Do I need a deed instead of an agreement?
Sometimes. Deeds can help where consideration is unclear and can carry longer limitation periods in some states. Whether to use a deed depends on your circumstances - see the overview of what is a deed for context and get tailored advice if you’re unsure.
Is oneNDA mutual only?
oneNDA is typically mutual. If only you are disclosing, you may prefer a one-way NDA for clarity. A tailored Non-Disclosure Agreement can be drafted as mutual or one-way, with terms customised to your use case.
Related Documents That Work With Your NDA
An NDA is just one part of your protection toolkit. Depending on your plans, you may also need:
- Mutual NDA: If both parties will be disclosing, a balanced Mutual NDA is appropriate.
- Development/Supply Agreement: For build or supply relationships, include IP ownership, testing, warranties and confidentiality inside the main contract.
- Employment Contract: Staff confidentiality and IP assignment should be built into your Employment Contract and policies.
- Privacy Policy: If you collect personal information, publish and follow a compliant Privacy Policy.

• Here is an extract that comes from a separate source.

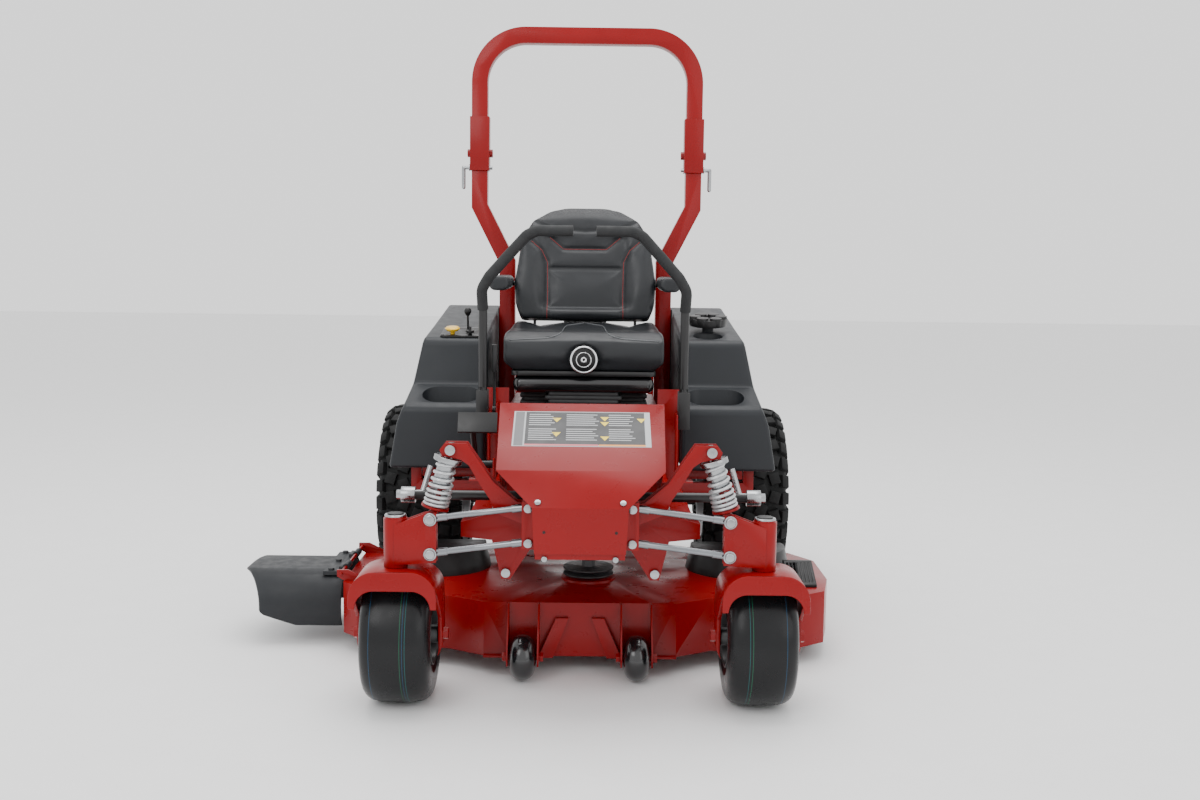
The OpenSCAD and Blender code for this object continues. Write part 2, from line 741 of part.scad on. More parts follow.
module hoop_profile(inset) {
    run = bar_w - 2 * bar_corner;
    mid = bar_corner - tube / 2;
    low = fold_z + 42;
    for (s = [-1, 1]) sided(s) {
        translate([leg_x, post_y, low]) linear_extrude(height = bar_top - bar_corner - low) square_tube_2d(inset);
        translate([run / 2, post_y, bar_top - bar_corner]) rotate([90, 0, 0])
            rotate_extrude(angle = 90, $fn = 96) translate([mid, 0]) square_tube_2d(inset);
    }
    translate([-run / 2, post_y, bar_top - tube / 2]) rotate([0, 90, 0])
        linear_extrude(height = run) square_tube_2d(inset);
}

module rops_hoop() color(RED) {
    front = post_y - tube / 2;
    half = tube / 2 + 1;
    difference() {
        hoop_profile(0);
        hoop_profile(tube_wall);
    }
    for (s = [-1, 1]) sided(s) translate([leg_x, 0, 0]) {
        difference() {
            box([-half - channel_t, half + channel_t], [front - 1 - channel_t, post_y + tube / 2],
                [channel_low, channel_high]);
            box([-half, half], [front - 1, post_y + 60], [channel_low - 1, fold_z + 42]);
            box([-tube / 2 + 0.2, tube / 2 - 0.2], [front + 0.2, post_y + 60], [fold_z + 41, channel_high + 1]);
            along_x([0, post_y, pin_z], pin_r + fit, 90);
        }
        // Pivot bolt through the channel and the post.
        along_x([0, post_y, fold_z], 8, 2 * half + 2 * channel_t + 6);
        for (x = [-1, 1]) hex_x([x * (half + channel_t + 5), post_y, fold_z], 26, 10);
    }
}

module lock_pin(s) color(ZINC) sided(s) translate([leg_x, post_y, 0]) {
    along_x([8, 0, pin_z], pin_r, 96);
    translate([54, 0, pin_z]) sphere(r = pin_r);
    translate([54, 0, pin_z - 64]) cylinder(r = pin_r, h = 64);
    translate([54, 0, pin_z - 64]) sphere(r = pin_r);
    along_x([34.6, 0, pin_z], 11, 3);
}

// ---- seat ----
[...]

- Trade Marks: Protect brand names and logos by applying to register your trade mark; an NDA doesn’t protect branding on its own.
Key Takeaways
- oneNDA (or “One NDA”) is a standard mutual NDA designed to cut negotiation time for general, low‑risk discussions.
- For use in Australia, localise the governing law and jurisdiction, check execution formalities, and make sure the confidentiality period and remedies match your risk.
- Choose one-way vs mutual based on who is actually disclosing and how sensitive the information is.
- Use a tailored NDA (or broader commercial agreement) when you need stronger IP, security, privacy or industry‑specific terms.
- Build a simple NDA workflow: map use cases, pick the right template, enable e-signing, and train your team.
- Your NDA should sit alongside other protections like employment confidentiality, a compliant Privacy Policy and trade mark registrations.